Die schönsten Stadionführungen waren die mit den Kids. Zum Kindertag und zu Halloween war das jeweils ein großer Spaß. Vergangenen Oktober war die emotionalste Stadionführung mit Glen aus London. Er war als Tottenham-Fan 1974 im Zentralstadion beim Europacup-Spiel gegen den FCL und war dann 2015 erstmals wieder in Leipzig und zum ersten Mal im Bruno-Plache-Stadion. Die lustigste Stadionführung war mit unseren beiden Stadion-DJs. Nach dem ersten Tag des bereits erwähnten Jubilee Cups waren wir drei schon etwas angebrütet. Dennoch bestanden die beiden auf einer Tour, die wir dann auch im Dunkeln durchgezogen haben. Großartig!
Als Tausendsassa hören aber deine Aktivitäten für den 1. FC Lok dort nicht auf: Was treibst du noch so?
Ich bin noch im Bau Beirat aktiv, ab und zu bei Arbeitseinsätzen dabei, organisiere auch andere Lesungen und suche auch Geldgeber, wie etwa zum traditionellen Osteressen beim 1. FC Lok für sozial benachteiligte Kinder. Seit Kurzem biete ich auch Führungen durch ganz Leipzig an. Dabei geht es auf die Spur verschollener Fußballplätze.
Du hast die großen Europapokalnächte der 1970er und 1980er erlebt. Was aber zeichnet die aktuelle Mannschaft aus?

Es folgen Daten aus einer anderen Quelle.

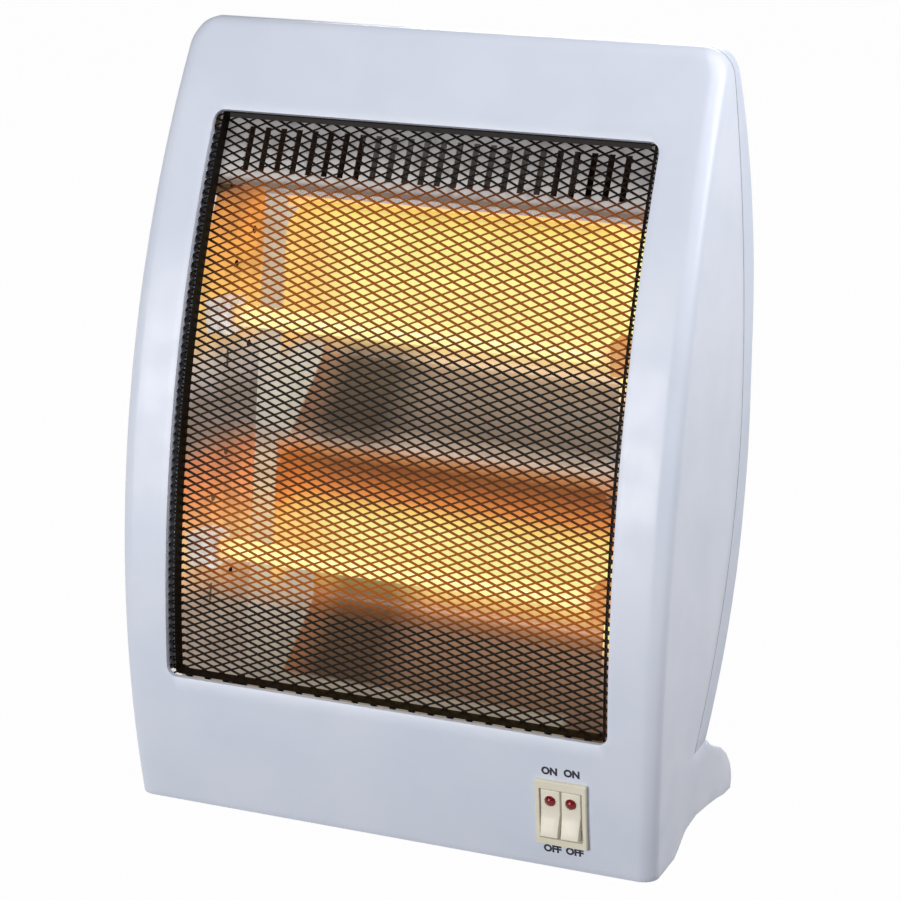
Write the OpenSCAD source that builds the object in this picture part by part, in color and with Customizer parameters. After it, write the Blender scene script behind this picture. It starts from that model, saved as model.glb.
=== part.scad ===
// Halogen heater: barrel-fronted plastic housing, two glowing tubes, folded sheet reflector, mesh guard,
// twin rocker switch and tip-over switch. Millimetres, +Z up, the front looks along -Y.

/* [Housing] */
// Overall width at the widest height
body_w = 278; // [268:1:290]
// Overall height
body_h = 375; // [368:1:390]
// Depth from the most forward line of the front to the flat of the back
body_d = 133.2; // [130:0.2:140]
// Wall of the front housing
wall = 2.5; // [2:0.1:3]
// Wall of the rear cover
cover_wall = 2.2; // [1.8:0.1:2.6]
// Radius of the front arc, seen from the side
front_r = 534.3; // [520:0.1:560]
// Height of the most forward line of the front
front_z = 84.4; // [78:0.1:90]
// Radius of the barrel-shaped sides, seen from the front
side_r = 4400; // [3500:50:6000]
// Height at which the body is widest
side_z = 188; // [180:1:196]
// Rounding between the front and the sides
edge_r = 8; // [6:0.5:10]
// Rounding of the upper corners, seen from the front
corner_r = 13; // [10:0.5:16]
// Rounding of the upper front edge
brow_r = 4; // [3:0.5:5]
// Rounding between the back and the sides
back_edge_r = 10; // [7:0.5:12]

/* [Back and parting line] */
// Depth of the parting line where it reaches furthest back
part_d = 111; // [108:0.5:114]
// Height of that point
part_z = 212; // [205:1:220]
// Radius of the parting line above that point
part_r_up = 685; // [660:5:720]
// Radius of the parting line below that point
part_r_low = 290; // [280:5:310]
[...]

Unsere jetzige Mannschaft ist authentisch. Keiner ist abgehoben, alle sind sympathisch. Im Sommer gab es nicht so viele Veränderungen. Das erinnert mich ein wenig an DDR-Oberligazeiten. Damals spielte fast die gleiche Mannschaft über zehn Jahre zusammen. Außerdem habe ich noch nie einen Trainer hier erlebt, mit dem man quatschen kann, viel Spaß hat und der auch im Club Casino anzutreffen ist. Heiko Scholz ist ein super Typ!